WHAT THE TASK ASKS> Repeat each line of the material exactly.

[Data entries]
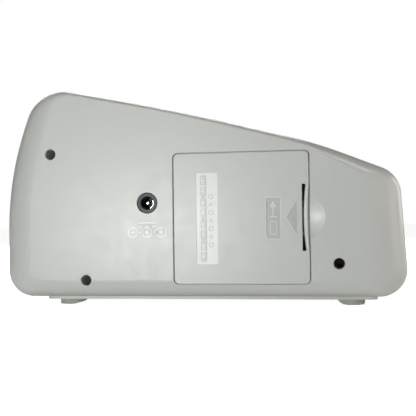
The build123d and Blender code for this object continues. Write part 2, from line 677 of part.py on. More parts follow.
def battery_door():
    x = (BAY_CENTRE_X - DOOR_X + DOOR_GAP, BAY_CENTRE_X + DOOR_X - DOOR_GAP)
    z = (BAY_CENTRE_Z - DOOR_Z + DOOR_GAP, BAY_CENTRE_Z + DOOR_Z - DOOR_GAP)
    face = panel(x, z, DOOR_CORNER) - latch_slit(x[0]) - latch_relief(x[0])
    door = across(face, DOOR_BACK + BEZEL_FIT, BACK)
    door = chamfer(door.faces().sort_by(Axis.Y)[-1].edges(), DOOR_CHAMFER)
    tab_back = DOOR_BACK - TAB_GAP
    for tab_z in tab_places():
        tab_zs = (tab_z - TAB_WIDTH / 2, tab_z + TAB_WIDTH / 2)
        root_x = (x[1] - TAB_ROOT, x[1] - TAB_ROOT + TAB_NECK)
        door = door + block((root_x[0], x[1] + TAB_REACH), (tab_back - TAB_THICKNESS, tab_back), tab_zs)
        door = door + block(root_x, (tab_back - OVER / 2, DOOR_BACK + OVER / 2), tab_zs)
    label = panel((LABEL_CENTRE[0] - LABEL_SIZE[0] / 2, LABEL_CENTRE[0] + LABEL_SIZE[0] / 2),
                  (LABEL_CENTRE[1] - LABEL_SIZE[1] / 2, LABEL_CENTRE[1] + LABEL_SIZE[1] / 2), LABEL_CORNER)
    door = door - across(label, BACK - LABEL_RECESS, BACK + OVER)
    note = Pos(*NOTE_CENTRE) * RectangleRounded(*NOTE_SIZE, LABEL_CORNER)
    door = door - across(note, BACK - NOTE_RECESS, BACK + OVER)
    arrow = polygon([ARROW_TIP,
                     (ARROW_TIP[0] - ARROW_LENGTH, ARROW_TIP[1] + ARROW_WIDTH / 2),
                     (ARROW_TIP[0] - ARROW_LENGTH, ARROW_TIP[1] - ARROW_WIDTH / 2)])
    return door - across(arrow, BACK - ARROW_RECESS, BACK + OVER)


def latch_slit(edge_x):
    """Slit that frees the latch tongue along the door's edge; the tongue bows into it."""
    low, high = BAY_CENTRE_Z - LATCH_LENGTH / 2, BAY_CENTRE_Z + LATCH_LENGTH / 2
    near = edge_x + LATCH_TONGUE
    far = near + LATCH_BOW + LATCH_SLIT
    return make_face([
        ThreePointArc((near, low), (near + LATCH_BOW, BAY_CENTRE_Z), (near, high)),
        Line((near, high), (far, high)),
        Line((far, high), (far, low)),
        Line((far, low), (near, low)),
    ])


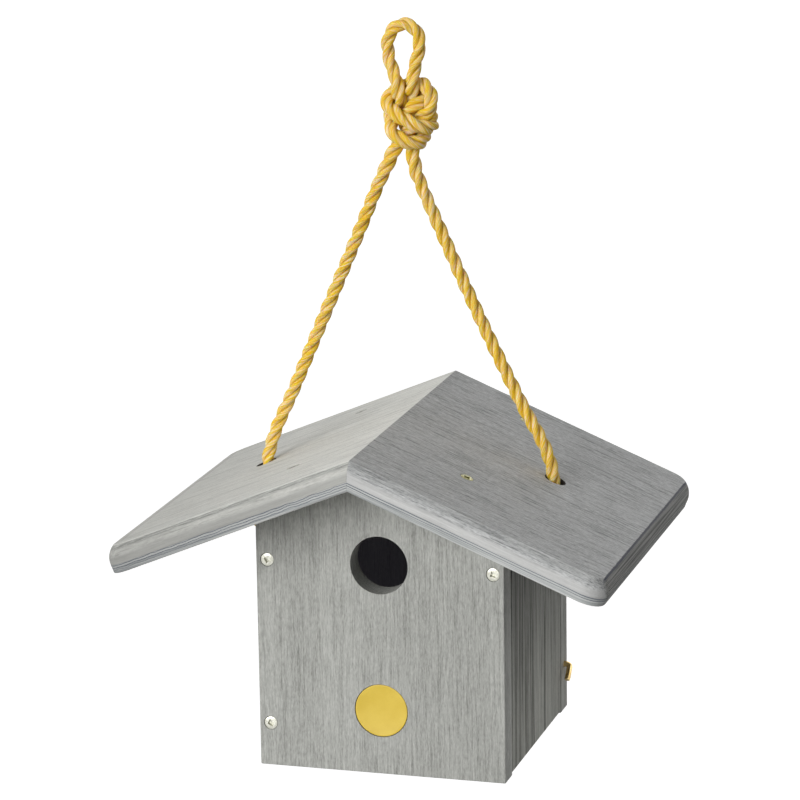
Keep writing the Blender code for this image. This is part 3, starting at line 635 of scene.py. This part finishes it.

WRITTEN SOLUTION>
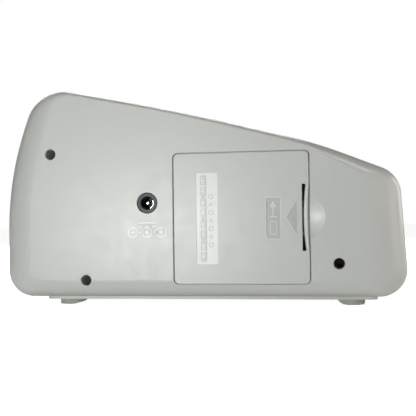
The build123d and Blender code for this object continues. Write part 2, from line 677 of part.py on. More parts follow.
def battery_door():
    x = (BAY_CENTRE_X - DOOR_X + DOOR_GAP, BAY_CENTRE_X + DOOR_X - DOOR_GAP)
    z = (BAY_CENTRE_Z - DOOR_Z + DOOR_GAP, BAY_CENTRE_Z + DOOR_Z - DOOR_GAP)
    face = panel(x, z, DOOR_CORNER) - latch_slit(x[0]) - latch_relief(x[0])
    door = across(face, DOOR_BACK + BEZEL_FIT, BACK)
    door = chamfer(door.faces().sort_by(Axis.Y)[-1].edges(), DOOR_CHAMFER)
    tab_back = DOOR_BACK - TAB_GAP
    for tab_z in tab_places():
        tab_zs = (tab_z - TAB_WIDTH / 2, tab_z + TAB_WIDTH / 2)
        root_x = (x[1] - TAB_ROOT, x[1] - TAB_ROOT + TAB_NECK)
        door = door + block((root_x[0], x[1] + TAB_REACH), (tab_back - TAB_THICKNESS, tab_back), tab_zs)
        door = door + block(root_x, (tab_back - OVER / 2, DOOR_BACK + OVER / 2), tab_zs)
    label = panel((LABEL_CENTRE[0] - LABEL_SIZE[0] / 2, LABEL_CENTRE[0] + LABEL_SIZE[0] / 2),
                  (LABEL_CENTRE[1] - LABEL_SIZE[1] / 2, LABEL_CENTRE[1] + LABEL_SIZE[1] / 2), LABEL_CORNER)
    door = door - across(label, BACK - LABEL_RECESS, BACK + OVER)
    note = Pos(*NOTE_CENTRE) * RectangleRounded(*NOTE_SIZE, LABEL_CORNER)
    door = door - across(note, BACK - NOTE_RECESS, BACK + OVER)
    arrow = polygon([ARROW_TIP,
                     (ARROW_TIP[0] - ARROW_LENGTH, ARROW_TIP[1] + ARROW_WIDTH / 2),
                     (ARROW_TIP[0] - ARROW_LENGTH, ARROW_TIP[1] - ARROW_WIDTH / 2)])
    return door - across(arrow, BACK - ARROW_RECESS, BACK + OVER)


def latch_slit(edge_x):
    """Slit that frees the latch tongue along the door's edge; the tongue bows into it."""
    low, high = BAY_CENTRE_Z - LATCH_LENGTH / 2, BAY_CENTRE_Z + LATCH_LENGTH / 2
    near = edge_x + LATCH_TONGUE
    far = near + LATCH_BOW + LATCH_SLIT
    return make_face([
        ThreePointArc((near, low), (near + LATCH_BOW, BAY_CENTRE_Z), (near, high)),
        Line((near, high), (far, high)),
        Line((far, high), (far, low)),
        Line((far, low), (near, low)),
    ])


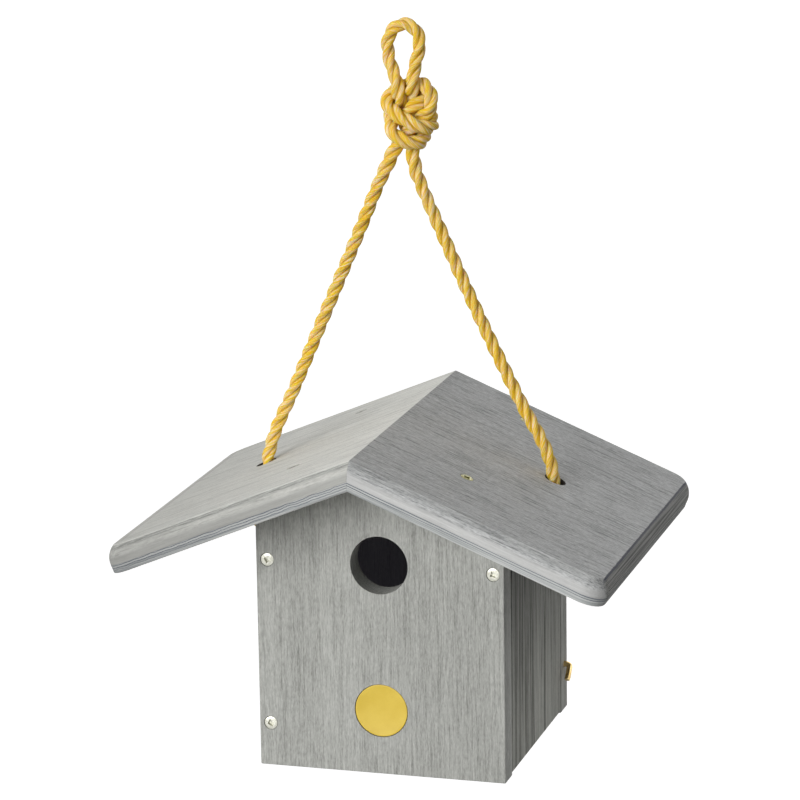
Keep writing the Blender code for this image. This is part 3, starting at line 635 of scene.py. This part finishes it.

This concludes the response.